** Start of Given information **

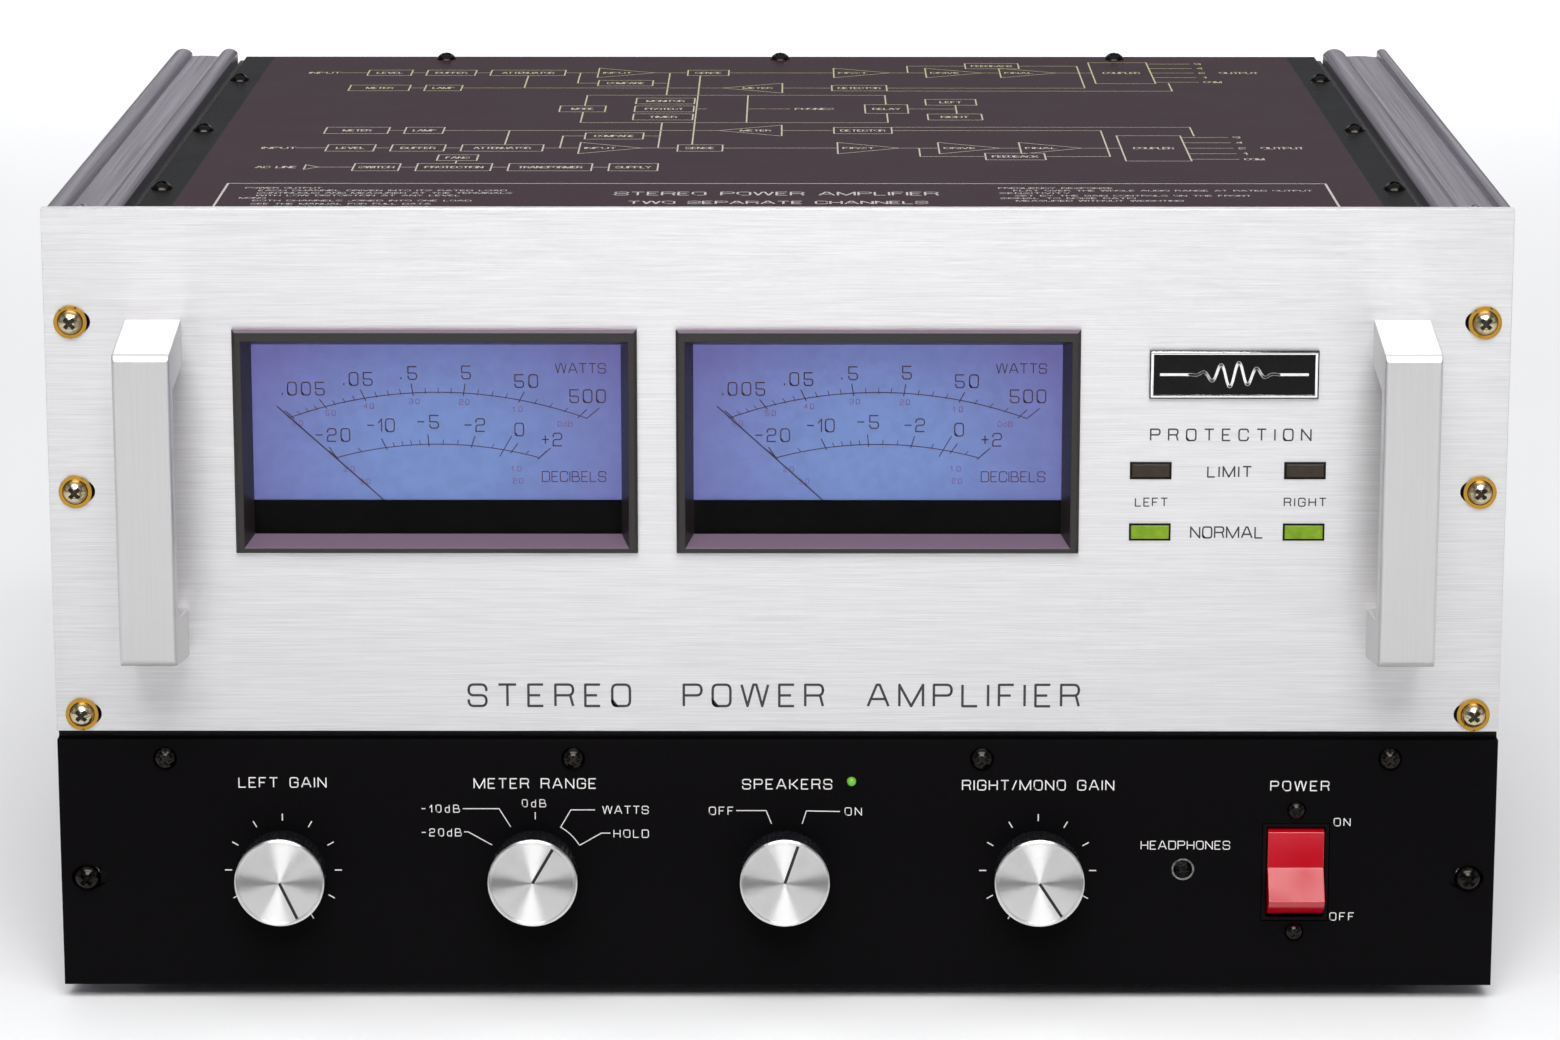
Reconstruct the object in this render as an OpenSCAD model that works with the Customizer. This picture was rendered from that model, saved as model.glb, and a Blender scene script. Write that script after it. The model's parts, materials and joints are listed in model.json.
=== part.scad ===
// Stereo power amplifier for a 19 inch rack, six rack units high.
// A silver faceplate with two meters stands over a black control panel. A black sheet chassis
// hangs behind them, between two extruded side rails. Millimetres throughout.
// X runs right, Y runs back from the front, Z runs up.

/* [Front panels] */
// Width of both front panels, the 19 inch rack standard
panel_w = 482.6; // [480:0.2:485]
// Height of one rack unit
rack_unit = 44.45; // [44:0.05:45]
// Height of the dark joint between the two panels
panel_gap = 3.1; // [1:0.1:4]
// Thickness of both front panels
panel_t = 4.8; // [3:0.1:6]

/* [Chassis] */
// Width of the chassis between the side rails
chassis_w = 431.8; // [420:0.2:436]
// Depth from the panels' front to the back of the rear panel
chassis_d = 391; // [380:1:420]
// Thickness of the chassis sheet
sheet_t = 1.6; // [1:0.1:2]
// Height of the top cover's surface above the panels' bottom edge
cover_z = 261.5; // [258:0.1:264]
// Height of the base plate's underside above the panels' bottom edge
base_z = 3; // [1:0.1:4]
// How far the feet lift the panels' bottom edge
foot_lift = 5; // [3:0.5:10]
// Depth at which the side rails end
rail_end = 382; // [340:1:385]
// How far the cord gland stands behind the rear panel
gland_reach = 14; // [12:0.5:20]

/* [Handles] */
// Distance of each handle's centre from the middle
handle_x = 205.5; // [200:0.1:206]
// Width of a handle
handle_w = 18.6; // [14:0.1:20]
// How far a handle stands out of the faceplate
handle_out = 36.5; // [30:0.5:45]
// Thickness of a handle's bar
handle_bar = 9; // [7:0.5:12]

/* [Meters] */
// Middle of each meter, left then right
meter_xs = [-112.9, 33.2];
// Width of a meter bezel
bezel_w = 133.3; // [130:0.1:136]
// Bottom and top of a meter bezel
bezel_z = [150.5, 226.1];
// How far a bezel stands proud of the faceplate
bezel_out = 3; // [2:0.1:4]
// Height of the needle's pivot
pivot_z = 149.7; // [149:0.1:151]
// Length of the needle from its pivot
needle_len = 72; // [60:0.5:72]
// Needle angle at rest, clockwise from straight up
needle_rest = -47.7; // [-49:0.1:-40]

/* [Controls] */
// Knob axes from left to right
knob_xs = [-166.4, -81.8, 2.5, 87.6];
// Height of the knob axes
knob_z = 40.4; // [38:0.1:43]
// Diameter of a knob
knob_d = 30; // [26:0.1:32]
// How far a knob stands out of the control panel
knob_out = 15.7; // [14:0.1:18]
// Pointer of each knob at rest, clockwise from straight up
knob_turns = [155, 30, 18.7, 147];
// Middle of the power rocker
rocker_x = 174.35; // [172:0.05:176]
// Height of the rocker's pivot
rocker_z = 39.8; // [38:0.1:42]
// Width of the rocker
rocker_w = 18.9; // [17:0.1:19]
// Tilt of the rocker either side of its middle
rocker_tilt = 18; // [10:0.5:18]
// Middle of the headphone socket, across and up
jack_at = [136.5, 40.7];
// Radius of the headphone socket's bore
jack_r = 3.2; // [3.17:0.01:3.3]

/* [Fasteners] */
// Distance of the rack screws from the middle
ear_x = 232.55; // [232:0.05:233]
// Heights of the rack screws, the lowest one on the control panel
ear_zs = [37.7, 94.85, 171.05, 228.2];
// Radius of a rack screw's shank
ear_shank_r = 2.4; // [2.2:0.05:2.6]

/* [Rear] */
// Distance of each fan from the middle
fan_x = 105; // [90:1:115]
// Height of the fans' axes
fan_z = 185; // [170:1:195]
// Side of a square fan frame
fan_side = 92; // [90:0.5:94]

/* [Hidden] */
$fn = 48;

// The frame's origin is under the middle of the whole amplifier, so everything is moved by these
overall_d = handle_out + chassis_d + gland_reach;
face_y = handle_out - overall_d / 2;

// Heights
panel_top = 6 * rack_unit - 0.8;
split_z = 2 * rack_unit;
control_top = split_z - panel_gap;
base_top = base_z + sheet_t;
cover_under = cover_z - sheet_t;
cover_groove = 2.4;

// Depths
sub_y = panel_t + 1.5;
rear_in = chassis_d - sheet_t;
wall_x = chassis_w / 2;
wall_in = wall_x - sheet_t;

// Clearances
bolt_gap = 0.3;
slide_gap = 0.35;
run_gap = 0.05;

// Screws
cover_screw_x = 209.3;
cover_screw_ys = [67, 197, 325];
rear_screw_xs = [-133, 0, 133];
rear_screw_y = 384;
panel_screw_xs = [-205.3, -68.5, 68.5, 205.3];
panel_screw_z = 79.3;
switch_screw_zs = [18.9, 61.5];
ear_shank = 12;
slot_r = 3.6;
slot_reach = 2.3;
slot_shift = 0.6;
small_shank_r = 1.9;
handle_screw_r = 2.9;
handle_screw_zs = [122.9, 221.5];
rail_screw_ys = [60, 200, 340];
rail_screw_zs = [60, 205];
rail_top_screw_y = 12;

// Side rails
rail_top = 6 * rack_unit - 0.8;
rail_web = 3;
rail_x = panel_w / 2;
rail_flange = 2.8;
left_lips = [6.6, 7.3];
right_lips = [9, 4];
lip_roundness = 0.6;
crown_r = 60;
rail_top_screw_x = 229.6;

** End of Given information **

> _Written task_
All of the data must be returned exactly.

> _Output of the exercise_
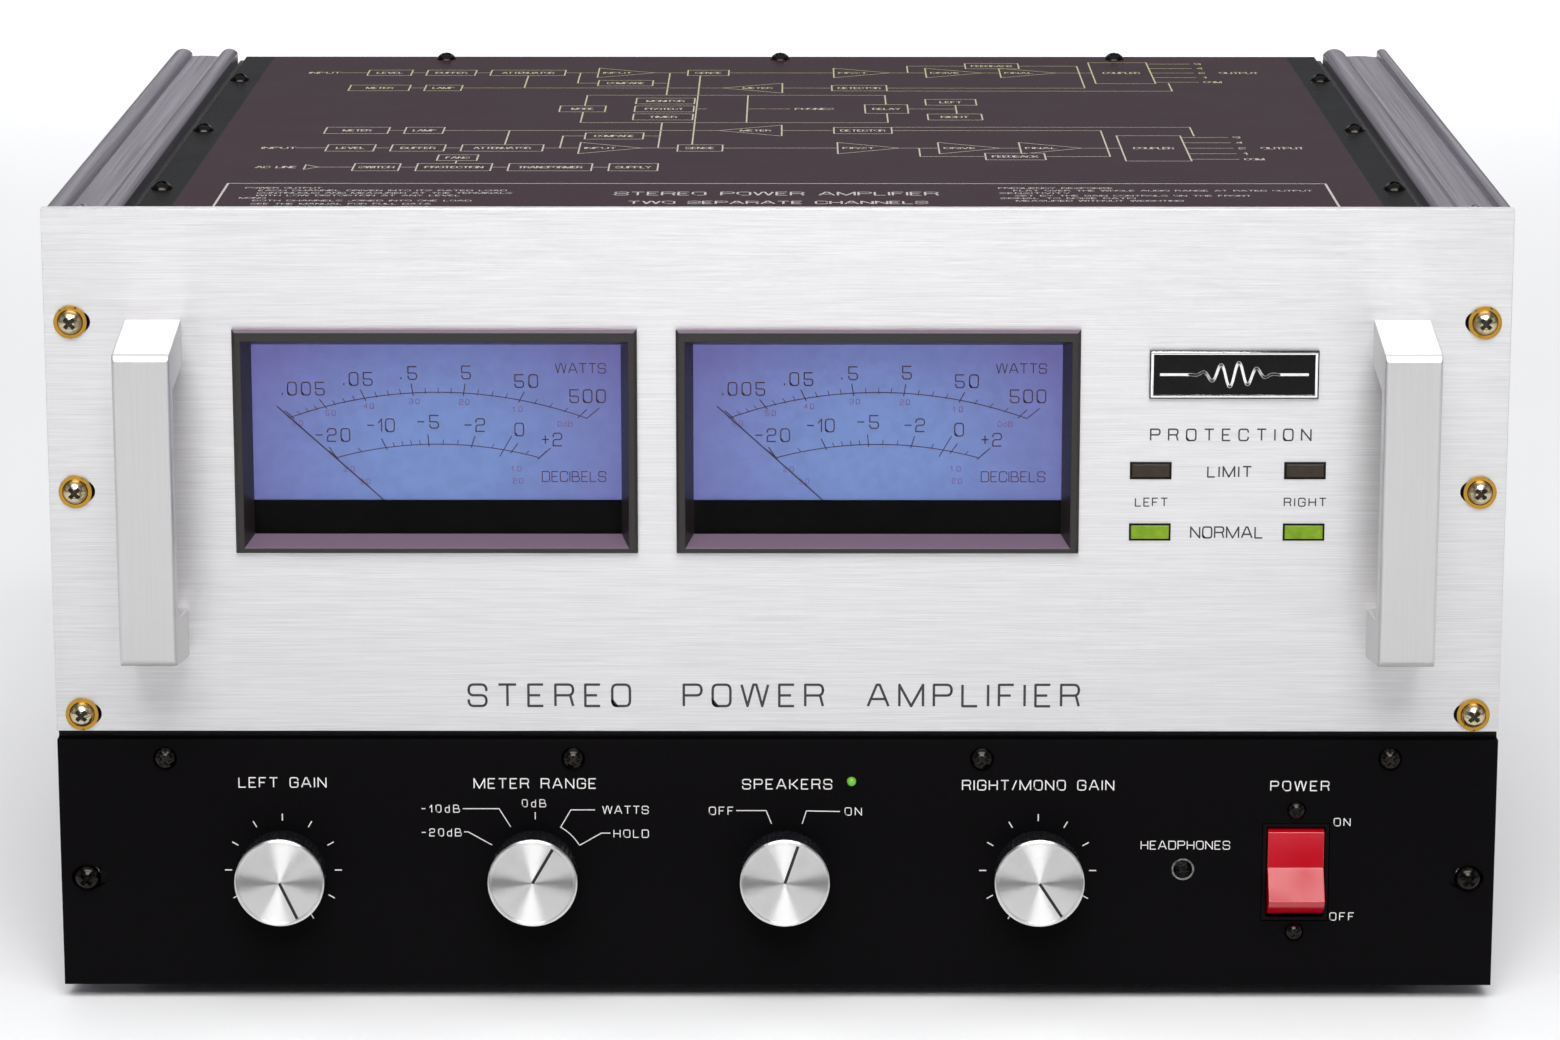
Reconstruct the object in this render as an OpenSCAD model that works with the Customizer. This picture was rendered from that model, saved as model.glb, and a Blender scene script. Write that script after it. The model's parts, materials and joints are listed in model.json.
=== part.scad ===
// Stereo power amplifier for a 19 inch rack, six rack units high.
// A silver faceplate with two meters stands over a black control panel. A black sheet chassis
// hangs behind them, between two extruded side rails. Millimetres throughout.
// X runs right, Y runs back from the front, Z runs up.

/* [Front panels] */
// Width of both front panels, the 19 inch rack standard
panel_w = 482.6; // [480:0.2:485]
// Height of one rack unit
rack_unit = 44.45; // [44:0.05:45]
// Height of the dark joint between the two panels
panel_gap = 3.1; // [1:0.1:4]
// Thickness of both front panels
panel_t = 4.8; // [3:0.1:6]

/* [Chassis] */
// Width of the chassis between the side rails
chassis_w = 431.8; // [420:0.2:436]
// Depth from the panels' front to the back of the rear panel
chassis_d = 391; // [380:1:420]
// Thickness of the chassis sheet
sheet_t = 1.6; // [1:0.1:2]
// Height of the top cover's surface above the panels' bottom edge
cover_z = 261.5; // [258:0.1:264]
// Height of the base plate's underside above the panels' bottom edge
base_z = 3; // [1:0.1:4]
// How far the feet lift the panels' bottom edge
foot_lift = 5; // [3:0.5:10]
// Depth at which the side rails end
rail_end = 382; // [340:1:385]
// How far the cord gland stands behind the rear panel
gland_reach = 14; // [12:0.5:20]

/* [Handles] */
// Distance of each handle's centre from the middle
handle_x = 205.5; // [200:0.1:206]
// Width of a handle
handle_w = 18.6; // [14:0.1:20]
// How far a handle stands out of the faceplate
handle_out = 36.5; // [30:0.5:45]
// Thickness of a handle's bar
handle_bar = 9; // [7:0.5:12]

/* [Meters] */
// Middle of each meter, left then right
meter_xs = [-112.9, 33.2];
// Width of a meter bezel
bezel_w = 133.3; // [130:0.1:136]
// Bottom and top of a meter bezel
bezel_z = [150.5, 226.1];
// How far a bezel stands proud of the faceplate
bezel_out = 3; // [2:0.1:4]
// Height of the needle's pivot
pivot_z = 149.7; // [149:0.1:151]
// Length of the needle from its pivot
needle_len = 72; // [60:0.5:72]
// Needle angle at rest, clockwise from straight up
needle_rest = -47.7; // [-49:0.1:-40]

/* [Controls] */
// Knob axes from left to right
knob_xs = [-166.4, -81.8, 2.5, 87.6];
// Height of the knob axes
knob_z = 40.4; // [38:0.1:43]
// Diameter of a knob
knob_d = 30; // [26:0.1:32]
// How far a knob stands out of the control panel
knob_out = 15.7; // [14:0.1:18]
// Pointer of each knob at rest, clockwise from straight up
knob_turns = [155, 30, 18.7, 147];
// Middle of the power rocker
rocker_x = 174.35; // [172:0.05:176]
// Height of the rocker's pivot
rocker_z = 39.8; // [38:0.1:42]
// Width of the rocker
rocker_w = 18.9; // [17:0.1:19]
// Tilt of the rocker either side of its middle
rocker_tilt = 18; // [10:0.5:18]
// Middle of the headphone socket, across and up
jack_at = [136.5, 40.7];
// Radius of the headphone socket's bore
jack_r = 3.2; // [3.17:0.01:3.3]

/* [Fasteners] */
// Distance of the rack screws from the middle
ear_x = 232.55; // [232:0.05:233]
// Heights of the rack screws, the lowest one on the control panel
ear_zs = [37.7, 94.85, 171.05, 228.2];
// Radius of a rack screw's shank
ear_shank_r = 2.4; // [2.2:0.05:2.6]

/* [Rear] */
// Distance of each fan from the middle
fan_x = 105; // [90:1:115]
// Height of the fans' axes
fan_z = 185; // [170:1:195]
// Side of a square fan frame
fan_side = 92; // [90:0.5:94]

/* [Hidden] */
$fn = 48;

// The frame's origin is under the middle of the whole amplifier, so everything is moved by these
overall_d = handle_out + chassis_d + gland_reach;
face_y = handle_out - overall_d / 2;

// Heights
panel_top = 6 * rack_unit - 0.8;
split_z = 2 * rack_unit;
control_top = split_z - panel_gap;
base_top = base_z + sheet_t;
cover_under = cover_z - sheet_t;
cover_groove = 2.4;

// Depths
sub_y = panel_t + 1.5;
rear_in = chassis_d - sheet_t;
wall_x = chassis_w / 2;
wall_in = wall_x - sheet_t;

// Clearances
bolt_gap = 0.3;
slide_gap = 0.35;
run_gap = 0.05;

// Screws
cover_screw_x = 209.3;
cover_screw_ys = [67, 197, 325];
rear_screw_xs = [-133, 0, 133];
rear_screw_y = 384;
panel_screw_xs = [-205.3, -68.5, 68.5, 205.3];
panel_screw_z = 79.3;
switch_screw_zs = [18.9, 61.5];
ear_shank = 12;
slot_r = 3.6;
slot_reach = 2.3;
slot_shift = 0.6;
small_shank_r = 1.9;
handle_screw_r = 2.9;
handle_screw_zs = [122.9, 221.5];
rail_screw_ys = [60, 200, 340];
rail_screw_zs = [60, 205];
rail_top_screw_y = 12;

// Side rails
rail_top = 6 * rack_unit - 0.8;
rail_web = 3;
rail_x = panel_w / 2;
rail_flange = 2.8;
left_lips = [6.6, 7.3];
right_lips = [9, 4];
lip_roundness = 0.6;
crown_r = 60;
rail_top_screw_x = 229.6;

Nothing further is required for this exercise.